- AVAILABLE DATA
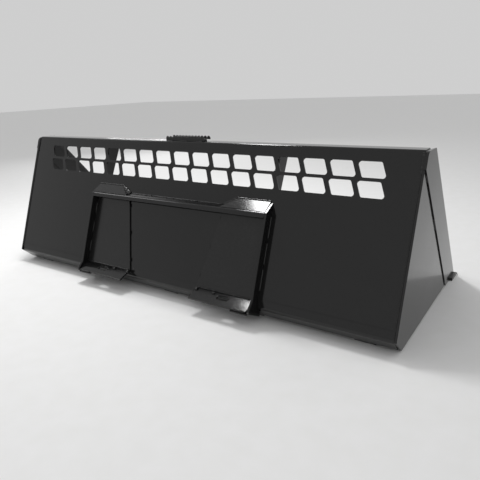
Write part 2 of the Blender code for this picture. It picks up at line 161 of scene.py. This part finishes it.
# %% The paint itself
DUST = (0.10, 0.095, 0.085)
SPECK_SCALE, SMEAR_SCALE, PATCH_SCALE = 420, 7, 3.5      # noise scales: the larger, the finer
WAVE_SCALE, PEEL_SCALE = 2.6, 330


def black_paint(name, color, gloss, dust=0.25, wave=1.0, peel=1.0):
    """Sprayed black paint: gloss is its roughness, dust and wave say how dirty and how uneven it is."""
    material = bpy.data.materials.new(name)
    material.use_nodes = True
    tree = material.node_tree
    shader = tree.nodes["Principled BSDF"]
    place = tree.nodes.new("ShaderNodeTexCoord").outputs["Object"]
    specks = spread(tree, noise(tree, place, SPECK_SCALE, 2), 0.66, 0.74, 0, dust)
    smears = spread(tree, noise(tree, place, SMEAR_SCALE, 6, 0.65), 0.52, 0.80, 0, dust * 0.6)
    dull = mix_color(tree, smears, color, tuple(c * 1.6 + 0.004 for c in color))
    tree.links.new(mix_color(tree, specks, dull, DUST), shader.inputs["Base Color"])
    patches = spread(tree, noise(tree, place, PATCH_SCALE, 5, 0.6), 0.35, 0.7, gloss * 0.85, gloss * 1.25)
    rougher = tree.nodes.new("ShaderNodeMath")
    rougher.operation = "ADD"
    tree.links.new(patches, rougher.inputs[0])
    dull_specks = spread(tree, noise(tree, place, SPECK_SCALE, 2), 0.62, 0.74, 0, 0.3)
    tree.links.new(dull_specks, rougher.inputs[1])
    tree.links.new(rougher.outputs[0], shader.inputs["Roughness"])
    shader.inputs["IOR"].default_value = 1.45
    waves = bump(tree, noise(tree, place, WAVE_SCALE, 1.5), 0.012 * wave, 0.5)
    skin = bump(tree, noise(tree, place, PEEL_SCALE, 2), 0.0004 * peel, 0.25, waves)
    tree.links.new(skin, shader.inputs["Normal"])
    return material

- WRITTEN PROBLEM
Verbatim output is expected for the lines from the start of the data to the line in which "WAVE_SCALE, PEEL_SCALE = 2.6, 330" appears, both included.

- COMPLETED EXERCISE
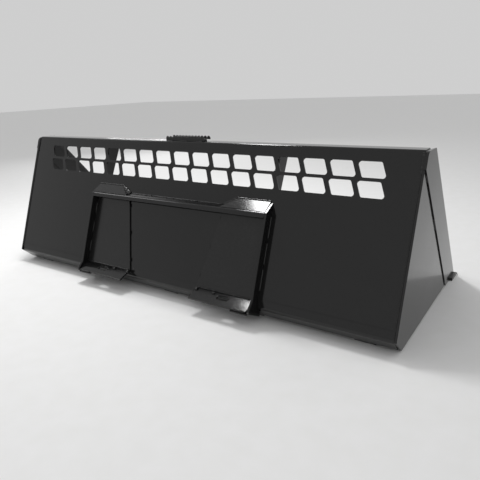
Write part 2 of the Blender code for this picture. It picks up at line 161 of scene.py. This part finishes it.
# %% The paint itself
DUST = (0.10, 0.095, 0.085)
SPECK_SCALE, SMEAR_SCALE, PATCH_SCALE = 420, 7, 3.5      # noise scales: the larger, the finer
WAVE_SCALE, PEEL_SCALE = 2.6, 330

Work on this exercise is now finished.